The government seeks to balance books by cutting spending in a down-turn. All this does is impose further pain in an already painful period, and maximise the number of households and businesses pushed to bankruptcy.
The government needs to learn that it needs to be counter-cyclic. It should be aiming to smooth peaks and troughs, spending into a downturn and cutting spending or increasing taxation in an upturn.
It also needs to recognise some things are lagged. The pension triple lock ignores it as it will boost pensions based on inflation during an inflation spike, and then boost pensions based on wage increases that are only catching up with the earnings lost to inflation, covering the triggering and the derived lagging indicator. The same applies when inflation causes the BoE to raise interest rates and then they use wage inflation to keep them higher for longer.
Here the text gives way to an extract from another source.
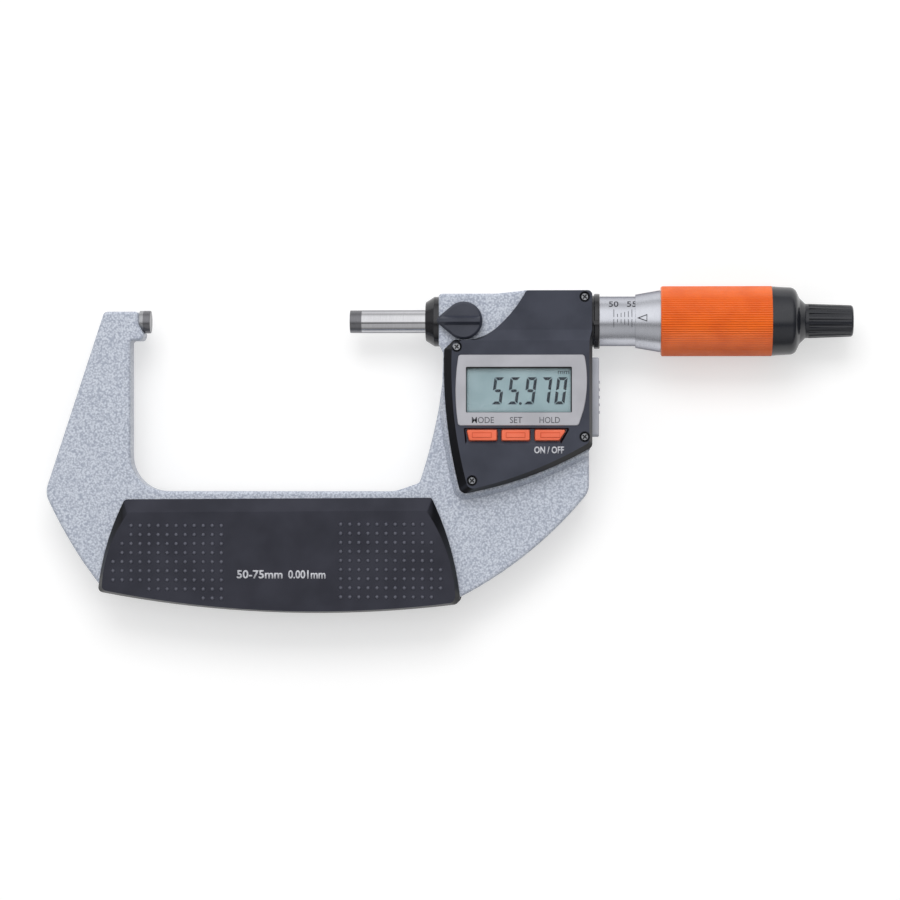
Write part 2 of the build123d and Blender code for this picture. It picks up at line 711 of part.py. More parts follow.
def driven_ratchet():
    return ratchet_disc(THIMBLE_RIGHT - RATCHET_SINK, DRIVEN_THICK, 1)


def driving_ratchet():
    disc = ratchet_disc(DRIVING_LEFT, DRIVING_THICK, -1)
    for side in (-1, 1):
        disc += block((DRIVING_LEFT, SPRING_LEFT), (-1.0, 1.0), (side * 6.6 - 0.5, side * 6.6 + 0.5))
    return disc


def ratchet_spring():
    pitch = (SPRING_LENGTH - 2 * SPRING_WIRE_R) / SPRING_TURNS
    line = Helix(pitch, SPRING_LENGTH - 2 * SPRING_WIRE_R, SPRING_R)
    wire = sweep(Plane(line @ 0, z_dir=line % 0) * Circle(SPRING_WIRE_R), path=line)
    return Pos(SPRING_LEFT + SPRING_WIRE_R, 0, 0) * Rot(0, 90, 0) * wire


def spring_seat():
    return rod(SEAT_LEFT, SEAT_LEFT + SEAT_THICK, CAP_BORE_R, SHOULDER_R + 0.15)


def ratchet_screw():
    foot = THIMBLE_RIGHT - RATCHET_SINK
    body = rod(foot - SCREW_THREAD, foot, SCREW_THREAD_R) + rod(foot, HEAD_LEFT, SHOULDER_R)
    body += rod(HEAD_LEFT, HEAD_LEFT + HEAD_THICK, HEAD_R)
    return body - block((HEAD_LEFT + HEAD_THICK - 0.8, HEAD_LEFT + 5), (-5, 5), (-0.5, 0.5))


def thimble_grip():
    bore = THIMBLE_TUBE_R + SLIP
    body = rod(GRIP_LEFT, GRIP_RIGHT, GRIP_R, bore)
    for number in range(GRIP_FLUTES):
        turn = Rot(number * 360 / GRIP_FLUTES, 0, 0)
        body -= turn * Pos(0, 0, GRIP_R) * Rot(45, 0, 0) * block(
            (GRIP_LEFT - 1, GRIP_RIGHT + 1), (-FLUTE_DEPTH, FLUTE_DEPTH), (-FLUTE_DEPTH, FLUTE_DEPTH))
    limit = turned((GRIP_LEFT, 0), (GRIP_LEFT, GRIP_R - GRIP_CHAMFER), (GRIP_LEFT + GRIP_CHAMFER, GRIP_R),
                   (GRIP_RIGHT, GRIP_R), (GRIP_RIGHT, 0))
    return body & limit


def grip_ring():
    return rod(GRIP_RIGHT, GRIP_RIGHT + RING_THICK, GRIP_RING_R, THIMBLE_TUBE_R + SLIP)


def end_cap():
    """Cap and knob in one moulding, with a spigot in the grip and a bore for the ratchet."""
    left = GRIP_RIGHT + RING_THICK
    seat = SEAT_LEFT + SEAT_THICK
    spigot_r = THIMBLE_TUBE_R + SLIP
    body = turned(
        (left - SPIGOT, CAP_BORE_R), (left - SPIGOT, spigot_r), (left, spigot_r), (left, CAP_R),
        (CAP_SHOULDER, CAP_R - 0.3, CAP_ROUNDING), (CAP_SHOULDER + 1.3, 6.4, 0.8), (KNOB_LEFT, KNOB_R + 0.15, 0.6),
        (KNOB_RIGHT, KNOB_END_R, 0.8), (KNOB_RIGHT, 0), (CAP_POCKET_RIGHT, 0),
        (CAP_POCKET_RIGHT, CAP_POCKET_R), (seat, CAP_POCKET_R), (seat, CAP_BORE_R),
    )
    for number in range(KNOB_FLUTES):
        flute = Pos((KNOB_LEFT + KNOB_RIGHT) / 2 + 0.2, 0, KNOB_R + 0.1) * Rot(0, 90, 0)
        body -= Rot(number * 360 / KNOB_FLUTES, 0, 0) * flute * Cylinder(
            KNOB_FLUTE_R, KNOB_RIGHT - KNOB_LEFT - 1.4)
    for side in (-1, 1):
        body -= block((left - SPIGOT, SPRING_LEFT + 0.1), (-1.1, 1.1), (side * 7.0 - 0.2, side * 7.0 + 0.2))
    return body


# Battery and connector

def battery():
    return post(BATTERY_PLACE, BATTERY_TOP_Z - BATTERY_TALL, BATTERY_TOP_Z, BATTERY_R)


def battery_contact():
    return post(BATTERY_PLACE, BATTERY_TOP_Z, BATTERY_TOP_Z + CONTACT_THICK, BATTERY_R - 0.4)


def battery_cap():
    low = -REST_DEPTH + DOOR_FLUSH
    body = post(BATTERY_PLACE, low, low + DOOR_THICK, DOOR_R)
    body += post(BATTERY_PLACE, low + DOOR_THICK, DOOR_SEAT_Z + CAP_THREAD, CAP_THREAD_R)
    return body - Pos(*BATTERY_PLACE, low) * Box(COIN_SLOT[0], COIN_SLOT[1], 2 * COIN_SLOT[2])


def battery_seal():
    return Pos(*BATTERY_PLACE, DOOR_SEAT_Z - SEAL_R) * Torus(DOOR_R - SEAL_R, SEAL_R - SEAL_CLEAR)


def connector_cover():
    high = CONNECTOR_TALL / 2
    wide = CONNECTOR_WIDE / 2
    shape = outline((-high, -wide, 1.0), (high, -wide, 1.0), (high, wide, 1.0), (-high, wide, 1.0))
    plate = extrude(shape, CONNECTOR_THICK)
    plate = fillet(plate.faces().sort_by(Axis.Z)[-1].edges(), 0.4)
    for number in range(CONNECTOR_RIBS):
        y = (number - (CONNECTOR_RIBS - 1) / 2) * CONNECTOR_RIB_PITCH
        plate += Pos(y, 0, CONNECTOR_THICK) * Box(0.7, CONNECTOR_WIDE - 1.6, 0.5)
    for side in (-1, 1):
        x = side * CONNECTOR_SCREW_PITCH / 2
        plate -= Pos(x, 0, CONNECTOR_THICK) * Cylinder(SCREW_HEAD_R + 0.15, 2 * SCREW_HEAD)
        plate -= Pos(x, 0, 0) * Cylinder(SCREW_SHANK_R + 0.1, 3 * CONNECTOR_THICK)
    return on_right_side(plate)


def on_right_side(shape):
    """Moves what is drawn flat at the origin onto the hub's right side, its X along Y."""
    return Pos(HUB_RIGHT + 0.02, CONNECTOR_Y, CONNECTOR_Z) * Rot(0, 90, 0) * Rot(0, 0, 90) * shape


def connector_screws():
    screws = []
    for side in (-1, 1):
        place = (side * CONNECTOR_SCREW_PITCH / 2, 0)
        seat = CONNECTOR_THICK - SCREW_HEAD
        head = post(place, seat, CONNECTOR_THICK - 0.1, SCREW_HEAD_R)
        head -= Pos(*place, CONNECTOR_THICK) * Box(1.4, 0.35, 0.8)
        screws.append(on_right_side(head + post(place, -SCREW_DEPTH + 0.2, seat, SCREW_SHANK_R)))
    return screws


def save(name, shape):
    """Writes one piece, or a group of like pieces, to its STEP file."""
    solids = shape if isinstance(shape, list) else [shape]
    solids = [solid for item in solids for solid in item.solids()]
    export_step(solids[0] if len(solids) == 1 else Compound(solids), f"parts/{name}.step")


def main():
    os.makedirs("parts", exist_ok=True)
    makers = [
        frame, anvil, anvil_tip, nose_ring, spindle_wiper, display_housing, display_gasket,
        housing_screws, bezel, display_window, lcd_panel, main_board, stator_disc, battery,
        battery_contact, connector_cover, connector_screws, inner_sleeve, adjusting_nut, sleeve,
        sleeve_collar, lock_ring, clamp_plug, rotor_disc, rotor_bush, rotor_key, spindle, spindle_tip,
        thimble, driven_ratchet, ratchet_screw, thimble_grip, grip_ring, end_cap, driving_ratchet,
        ratchet_spring, spring_seat, clamp_lever, clamp_shaft, battery_cap, battery_seal,
    ]
    for make in makers:
        save(make.__name__, make())
    cover = bow_cover()
    save("front_cover", cover)
    save("rear_cover", mirror(cover, Plane.XY))
    for name in BUTTONS:
        save(f"{name}_button", button(name))
        save(f"{name}_dome", button_dome(name))


main()
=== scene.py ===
import math

import bmesh
import bpy
from mathutils import Matrix, Vector


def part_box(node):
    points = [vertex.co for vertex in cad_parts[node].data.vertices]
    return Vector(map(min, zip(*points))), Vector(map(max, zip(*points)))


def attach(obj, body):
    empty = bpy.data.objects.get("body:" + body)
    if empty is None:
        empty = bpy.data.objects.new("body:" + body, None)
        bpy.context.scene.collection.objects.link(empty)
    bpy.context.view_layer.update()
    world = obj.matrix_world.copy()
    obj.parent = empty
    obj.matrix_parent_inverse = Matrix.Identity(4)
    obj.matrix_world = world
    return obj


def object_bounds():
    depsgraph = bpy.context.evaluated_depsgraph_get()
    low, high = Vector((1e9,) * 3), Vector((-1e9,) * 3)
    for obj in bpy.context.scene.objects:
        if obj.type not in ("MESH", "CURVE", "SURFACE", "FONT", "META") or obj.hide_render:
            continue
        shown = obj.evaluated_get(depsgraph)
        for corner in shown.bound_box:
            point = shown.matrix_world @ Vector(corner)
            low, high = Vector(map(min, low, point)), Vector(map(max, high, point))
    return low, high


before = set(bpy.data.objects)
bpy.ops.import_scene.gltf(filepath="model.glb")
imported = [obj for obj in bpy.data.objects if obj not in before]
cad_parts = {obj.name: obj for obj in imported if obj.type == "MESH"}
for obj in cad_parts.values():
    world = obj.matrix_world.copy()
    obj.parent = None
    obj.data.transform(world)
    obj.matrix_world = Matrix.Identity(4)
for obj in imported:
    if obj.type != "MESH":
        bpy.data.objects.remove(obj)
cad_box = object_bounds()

MM = 0.001
INK_THICK = 0.02 * MM        # how far print stands off what it is printed on
INK_SUNK = 0.005 * MM        # and how far it bites in, so that no gap shows


# Node helpers

def paint(red, green, blue):
    """A colour from the chart, 0 to 255, as the renderer's own light values."""
    values = []
    for part in (red, green, blue):
        share = part / 255
        values.append(share / 12.92 if share < 0.04045 else ((share + 0.055) / 1.055) ** 2.4)
    return (*values, 1.0)


def put(tree, kind, feeds=None, **settings):
    """Places a node. feeds gives each named socket a value, or the socket that drives it."""
    made = tree.nodes.new(kind)
    for name, value in settings.items():
        setattr(made, name, value)
    for name, value in (feeds or {}).items():
        socket = made.inputs[name]
        if isinstance(value, bpy.types.NodeSocket):
            tree.links.new(value, socket)
        else:
            socket.default_value = value
    return made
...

Some are stretched out. Early in a shock like the impact of the Iran War some consumer activity may not slow as quickly, because some households and businesses have some reserves and can weather a shorter-term impact. However, if nothing is done early, then not only may things deteriorate faster than expected if the shock remains (as seems likely), but even afterwards the loss of those reserves means that slow and limited support causes sluggish activity while regaining that buffer.
Once the government understands its role stabilising economic cycles and neither under- or over-correcting by considering immediate and lagging indicators together not separately it might do better. The response to the Iran War – considering plug-in solar, considering targeted action on energy prices and energy auctions – suggests they’re starting to learn, but they have a long way to go.
You’re absolutely right Richard. We have a responsibility and should take every opportunity we get to challenge current thinking to the best of our ability. We may stumble and we most likely won’t get the message over with the clarity you display but I don’t think that matters too much. People are angry and are going to get angrier, so I think just even being a signpost to another way will help
Re getting the msge out, I was at a 50th wedding anniversary on Saturday and to mingle we had an A4 sheet of prescribed Qs in boxes eg, who speaks a foreign language fluently, who lives in Scotland etc, what are your interests since retirement, etc.
Everyone I spoke to got the “I’m into political macroeconomics” conversation!!
I spoke to the Scottish resident at one point who was a retired financial services guy. “Yes, I know of Richard Murphy”, he said. And yes, he understood and agreed with him.
result!
Thank you!
Might the phrase “An increase in government banking activities” be an acceptable/appropriate alternative to “An increase in national debt”?